Io mi son trovato attaccato a Venezia grazie agli strilli dei gabbiani, e osservandoli nel volo, leggeri, in un azzurro cielo novembrino li rivestivo a simboli di libertà. Eppure anche per loro sarebbe arrivato il momento di chiudere le ali. E quindi che cosa ci accomunava e in che cosa noi, io, il mio vicino di sedia e gli italiani in generale, eravamo differenti da loro? Loro, gli uccelli, stavano seguendo l'istinto, la loro natura di esseri nati per volare, starnazzare, amoreggiare e pescare. Noi, io e il mio interlocutore, stavamo facendo lo stesso? Stavamo assecondando il nostro essere? Fuori dal vaporetto il sole brillava, creando suggestivi riflessi nell'acqua.

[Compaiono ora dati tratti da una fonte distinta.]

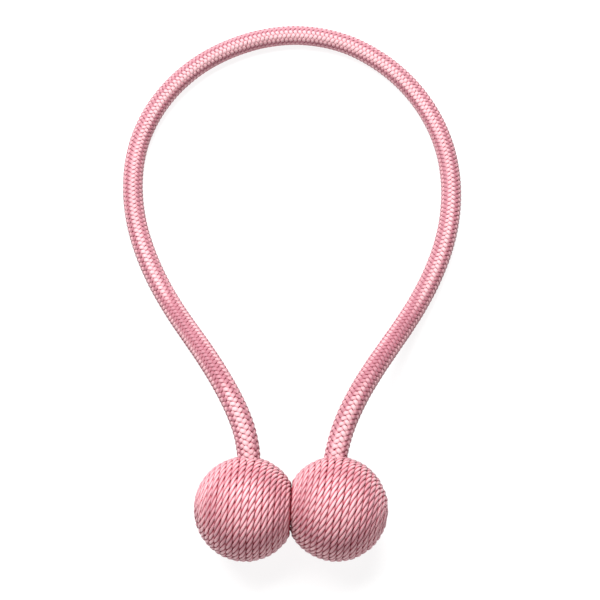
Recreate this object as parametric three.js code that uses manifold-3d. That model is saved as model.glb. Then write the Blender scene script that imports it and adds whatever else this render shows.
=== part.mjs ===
// Magnetic curtain tieback: two yarn-wound balls that hold each other by
// their flat inner cheeks, joined by one long braided cord.  The tieback lies
// closed on a surface: the balls side by side on small flat spots, and the
// cord running out of one, round in a wide loop on the surface, and back into
// the other.
//
// Millimetres, +Z up.  Origin: on the surface, midway between the two balls.
// +X from the left ball to the right one, +Y from the balls towards the loop.

import * as THREE from 'three';
import { mergeVertices } from 'three/addons/utils/BufferGeometryUtils.js';
import Module from 'manifold-3d';

const wasm = await Module();
wasm.setup();

// ------------------------------------------------------------ sizes

const ballRadius = 17.5;        // over the crowns of the wound turns
const turnCount = 24;           // turns of yarn from one end of a ball to the other
const turnDepth = 0.5;          // how far the dip between two turns lies below their crowns
const ballSegments = 36;        // facets round one turn
const restHeight = 16.7;        // ball centre above the surface: the small flat spot underneath
const cheekDistance = 15.0;     // ball centre to its flat cheek
const cheekGap = 0.3;           // between the two cheeks
const cheekLeanDeg = 3;         // how far the line between the cheeks leans to the right
const cordGap = 0.3;            // between the cord's end and the small flat that it leaves
const cordDiameter = 8;
const cordSides = 10;
const cordSteps = 28;

// One row for each ball.  side: -1 left, +1 right.  windingLeanDeg: how far
// the turns lean to the right, seen from above.  cordEnd: which end of the
// cord's route leaves it, 0 the first and 1 the last.
const balls = [
  { name: 'ball_left', side: -1, windingLeanDeg: 3, cordEnd: 0 },
  { name: 'ball_right', side: 1, windingLeanDeg: 10, cordEnd: 1 },
];

// The cord's centre line, from the left ball round to the right one.
const route = [
  { x: -14.25, y: 16.4, z: 22.65 },
  { x: -14.8, y: 21.1, z: 23.9 },
  { x: -16.8, y: 27.8, z: 24.6 },
  { x: -20.4, y: 36.1, z: 23.9 },
  { x: -24.9, y: 45.0, z: 21.1 },
  { x: -29.7, y: 53.8, z: 17.1 },
  { x: -34.7, y: 62.4, z: 12.7 },
  { x: -39.9, y: 71.0, z: 8.6 },
  { x: -45.0, y: 79.6, z: 5.6 },
  { x: -50.8, y: 90.1, z: 4.4 },
  { x: -56.5, y: 102.9, z: 4.2 },
  { x: -60.9, y: 117.2, z: 4.15 },
  { x: -63.0, y: 133.0, z: 4.15 },
  { x: -62.1, y: 149.0, z: 4.15 },
  { x: -57.6, y: 164.3, z: 4.15 },
  { x: -49.7, y: 178.2, z: 4.15 },
  { x: -38.8, y: 189.8, z: 4.15 },
  { x: -25.4, y: 198.4, z: 4.15 },
  { x: -10.3, y: 203.7, z: 4.15 },
  { x: 5.6, y: 204.7, z: 4.15 },
  { x: 22.4, y: 200.4, z: 4.15 },
  { x: 37.3, y: 190.6, z: 4.15 },
  { x: 48.1, y: 178.8, z: 4.15 },
  { x: 56.0, y: 165.0, z: 4.15 },
  { x: 60.9, y: 149.8, z: 4.15 },
  { x: 62.6, y: 133.9, z: 4.15 },
  { x: 61.3, y: 118.0, z: 4.15 },
  { x: 57.6, y: 103.4, z: 4.2 },
  { x: 52.3, y: 90.4, z: 4.4 },
  { x: 46.8, y: 79.8, z: 5.5 },
  { x: 41.8, y: 71.1, z: 7.9 },
  { x: 36.7, y: 62.6, z: 11.3 },
  { x: 31.6, y: 54.0, z: 15.1 },
  { x: 26.6, y: 45.3, z: 18.5 },
  { x: 22.0, y: 36.4, z: 21.1 },
  { x: 18.4, y: 28.2, z: 22.1 },
  { x: 16.2, y: 21.6, z: 21.8 },
  { x: 15.15, y: 16.9, z: 20.9 },
];

// ------------------------------------------------------------ materials

const yarn = new THREE.MeshStandardMaterial({ color: 0xd98d9a, roughness: 0.55, metalness: 0 });
const braid = new THREE.MeshStandardMaterial({ color: 0xeba9b4, roughness: 0.5, metalness: 0 });

// ------------------------------------------------------------ helpers

const rad = (deg) => (deg * Math.PI) / 180;

function toManifold(geometry, matrix) {
  const g = geometry.clone();
  if (matrix) g.applyMatrix4(matrix);
  g.deleteAttribute('normal');
  g.deleteAttribute('uv');
  const merged = mergeVertices(g, 1e-5);
  const index = merged.index.array;
  const tris = [];
  for (let i = 0; i < index.length; i += 3) {
    const [a, b, c] = [index[i], index[i + 1], index[i + 2]];
    if (a !== b && b !== c && c !== a) tris.push(a, b, c);
  }
  return new wasm.Manifold(new wasm.Mesh({
    numProp: 3,
    vertProperties: new Float32Array(merged.attributes.position.array),
    triVerts: new Uint32Array(tris),
  }));
}

function toGeometry(solid) {
  const mesh = solid.getMesh();
  const g = new THREE.BufferGeometry();
  g.setAttribute('position', new THREE.BufferAttribute(new Float32Array(mesh.vertProperties), 3));
  g.setIndex(new THREE.BufferAttribute(new Uint32Array(mesh.triVerts), 1));
  g.computeVertexNormals();
  return g;
}

// The block of everything further along `normal` than `distance` from `centre`.
function beyond(centre, normal, distance) {
  const size = 4 * ballRadius;
  const turn = new THREE.Quaternion().setFromUnitVectors(new THREE.Vector3(0, 0, 1), normal);
  const middle = centre.clone().addScaledVector(normal, distance + size / 2);
  return toManifold(
    new THREE.BoxGeometry(size, size, size),
    new THREE.Matrix4().compose(middle, turn, new THREE.Vector3(1, 1, 1)),
  );
}

// ------------------------------------------------------------ cord's line

const centreLine = new THREE.CatmullRomCurve3(
  route.map(({ x, y, z }) => new THREE.Vector3(x, y, z)), false, 'centripetal');

// ------------------------------------------------------------ balls

// Half outline of a wound ball: one crown for each turn, a dip between turns,
// starting and ending on the winding's axis.
function woundProfile() {
  const points = [new THREE.Vector2(0, -ballRadius + turnDepth)];
  const step = Math.PI / turnCount;
  for (let i = 0; i < turnCount; i += 1) {
    const crown = -Math.PI / 2 + (i + 0.5) * step;
    const dip = -Math.PI / 2 + (i + 1) * step;
    points.push(new THREE.Vector2(ballRadius * Math.cos(crown), ballRadius * Math.sin(crown)));
    const r = ballRadius - turnDepth;
    if (i < turnCount - 1) points.push(new THREE.Vector2(r * Math.cos(dip), r * Math.sin(dip)));
  }
  points.push(new THREE.Vector2(0, ballRadius - turnDepth));
  return points;
}

function woundBall({ side, windingLeanDeg, cordEnd }) {
  const lean = rad(cheekLeanDeg);
  const cheekNormal = new THREE.Vector3(-side * Math.cos(lean), side * Math.sin(lean), 0);
  const centre = new THREE.Vector3(side * (cheekDistance + cheekGap / 2), 0, restHeight);
  // The lathe turns about Y; the winding's axis lies level, along X but for its lean.
  const axis = new THREE.Vector3(Math.cos(rad(windingLeanDeg)), -Math.sin(rad(windingLeanDeg)), 0);
  const place = new THREE.Matrix4().compose(
    centre,
    new THREE.Quaternion().setFromUnitVectors(new THREE.Vector3(0, 1, 0), axis),
    new THREE.Vector3(1, 1, 1),
  );
  // The small flat where the cord leaves lies square to the cord's own end.
  const start = centreLine.getPoint(cordEnd);
  const outward = centreLine.getTangent(cordEnd).multiplyScalar(cordEnd === 0 ? 1 : -1);
  const cordFace = start.clone().sub(centre).dot(outward) - cordGap;
  const wound = toManifold(new THREE.LatheGeometry(woundProfile(), ballSegments), place);
  return toGeometry(
    wound
      .subtract(beyond(centre, cheekNormal, cheekDistance))
      .subtract(beyond(centre, new THREE.Vector3(0, 0, -1), restHeight))
      .subtract(beyond(centre, outward, cordFace)),
  );
}

// ------------------------------------------------------------ cord

function cordGeometry() {
  const section = new THREE.Shape();
  for (let i = 0; i < cordSides; i += 1) {
    const a = (2 * Math.PI * i) / cordSides;
    const x = (cordDiameter / 2) * Math.cos(a);
    const y = (cordDiameter / 2) * Math.sin(a);
    if (i === 0) section.moveTo(x, y);
    else section.lineTo(x, y);
  }
  section.closePath();
  return new THREE.ExtrudeGeometry(section, {
    steps: cordSteps, bevelEnabled: false, extrudePath: centreLine, curveSegments: 1,
  });
}

// ------------------------------------------------------------ assembly

const tieback = new THREE.Group();

for (const row of balls) {
  const mesh = new THREE.Mesh(woundBall(row), yarn);
  mesh.name = row.name;
  tieback.add(mesh);
}

const cord = new THREE.Mesh(cordGeometry(), braid);
cord.name = 'braided_cord';
tieback.add(cord);

export default tieback;
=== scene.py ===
import math

import bpy
import numpy as np
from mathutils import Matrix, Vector


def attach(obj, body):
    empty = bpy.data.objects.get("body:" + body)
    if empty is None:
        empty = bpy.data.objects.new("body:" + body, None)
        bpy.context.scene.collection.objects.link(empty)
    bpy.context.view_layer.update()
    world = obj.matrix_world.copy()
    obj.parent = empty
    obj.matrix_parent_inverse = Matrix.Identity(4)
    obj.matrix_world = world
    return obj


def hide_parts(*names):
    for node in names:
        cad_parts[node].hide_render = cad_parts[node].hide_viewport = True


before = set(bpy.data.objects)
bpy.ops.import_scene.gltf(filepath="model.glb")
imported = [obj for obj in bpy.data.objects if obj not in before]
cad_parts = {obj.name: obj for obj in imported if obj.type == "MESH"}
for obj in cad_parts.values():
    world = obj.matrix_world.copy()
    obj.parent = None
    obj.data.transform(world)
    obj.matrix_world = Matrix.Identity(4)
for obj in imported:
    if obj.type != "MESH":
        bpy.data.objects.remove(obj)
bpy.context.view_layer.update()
rng = np.random.default_rng(7)
scene = bpy.context.scene

# ------------------------------------------------------------ sizes, in metres

MM = 0.001
BALL_RADIUS = 17.5 * MM          # over the crowns of the wound strand
REST_HEIGHT = 16.7 * MM          # ball centre above the surface
CHEEK_DISTANCE = 15.0 * MM       # ball centre to its flat cheek
CHEEK_GAP = 0.3 * MM
CHEEK_LEAN = math.radians(3)
TURN_ANGLE = math.radians(7.5)   # from one turn of strand to the next
STRAND_RADIUS = 1.15 * MM
STRAND_WIDTH = 1.25 * MM         # half of it; the turns are pressed into one another
PLIES = 4
PLY_PITCH = 2.7 * MM             # from one ply's crown to the next, along the strand
CORD_RADIUS = 4.0 * MM
CORD_INSIDE = 3.5 * MM           # how far the cord runs on into each ball

BRAID_YARNS = 7                  # in each direction
BRAID_OVER = 1                   # yarns of the other hand that each one passes over, then under
STITCH_PITCH = 1.93 * MM         # along the cord
YARN_WIDTH = 1.70 * MM
YARN_THICKNESS = 0.68 * MM
YARN_WAVE = 0.28 * MM

BALLS = [
    {"name": "ball_left", "side": -1, "lean": math.radians(3), "end": 0, "seed": 3},
    {"name": "ball_right", "side": 1, "lean": math.radians(10), "end": -1, "seed": 11},
]

ROUTE = [
    (-14.25, 16.4, 22.65), (-14.8, 21.1, 23.9), (-16.8, 27.8, 24.6), (-20.4, 36.1, 23.9),
    (-24.9, 45.0, 21.1), (-29.7, 53.8, 17.1), (-34.7, 62.4, 12.7), (-39.9, 71.0, 8.6),
    (-45.0, 79.6, 5.6), (-50.8, 90.1, 4.4), (-56.5, 102.9, 4.2), (-60.9, 117.2, 4.15),
    (-63.0, 133.0, 4.15), (-62.1, 149.0, 4.15), (-57.6, 164.3, 4.15), (-49.7, 178.2, 4.15),
    (-38.8, 189.8, 4.15), (-25.4, 198.4, 4.15), (-10.3, 203.7, 4.15), (5.6, 204.7, 4.15),
    (22.4, 200.4, 4.15), (37.3, 190.6, 4.15), (48.1, 178.8, 4.15), (56.0, 165.0, 4.15),
    (60.9, 149.8, 4.15), (62.6, 133.9, 4.15), (61.3, 118.0, 4.15), (57.6, 103.4, 4.2),
    (52.3, 90.4, 4.4), (46.8, 79.8, 5.5), (41.8, 71.1, 7.9), (36.7, 62.6, 11.3),
    (31.6, 54.0, 15.1), (26.6, 45.3, 18.5), (22.0, 36.4, 21.1), (18.4, 28.2, 22.1),
    (16.2, 21.6, 21.8), (15.15, 16.9, 20.9),
]

# ------------------------------------------------------------ camera

eye = bpy.data.cameras.new("camera")
eye.sensor_width = 36
eye.lens = 67.4
eye.clip_start, eye.clip_end = 0.01, 20
camera = bpy.data.objects.new("camera", eye)
camera.location = (0.00302, -0.0920, 0.3889)
camera.rotation_euler = (math.radians(24.4), 0, 0)
scene.collection.objects.link(camera)
scene.camera = camera

# ------------------------------------------------------------ helpers


def unit(v):
    v = np.asarray(v, float)
    return v / np.maximum(np.linalg.norm(v, axis=-1, keepdims=True), 1e-12)


def smooth(x):
    x = np.clip(x, 0, 1)
    return x * x * (3 - 2 * x)


def squarish(x, power):
    return np.sign(x) * np.abs(x) ** power


def wave_noise(x, seed, period, octaves=3):
    """Smooth noise of one variable, about -1 to 1, from a few sines."""
    r = np.random.default_rng(seed)
    out = np.zeros_like(np.asarray(x, float))
    for k in range(octaves):
        for _ in range(3):
            f = 2 * math.pi / (period / 2**k) * r.uniform(0.7, 1.4)
            out += np.sin(f * x + r.uniform(0, 2 * math.pi)) / (3 * 1.5**k)
    return out / 1.4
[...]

L'operatore funebre lo vedevo sereno, forse grazie anche a questo progetto da realizzare, complice la sua metà. La mia mente invece si è adagiata sulla clessidra e su di un sorriso di donna che mi pareva terribilmente lontano.

Mirco Venzo, Venezia 12/11/2016 qzone
La foto è stata da me realizzata in Repubblica Dominicana, a Samanà per l'esattezza. So che anche lì molti italiani, al pari dello sconosciuto, si sono ritirati in cerca del loro equilibrio, con alterna fortuna.

Becchino: significato etimologico - chi per professione maneggia i morti. Il termine nasce nel Medioevo quando per verificare l'avvenuto decesso si usava pungere il cadavere per verificarne il trapasso, diffusa era l'usanza di morsicare l'alluce dello stesso. Sinonimo di becchino è, per la stessa ragione, il termine beccamorto.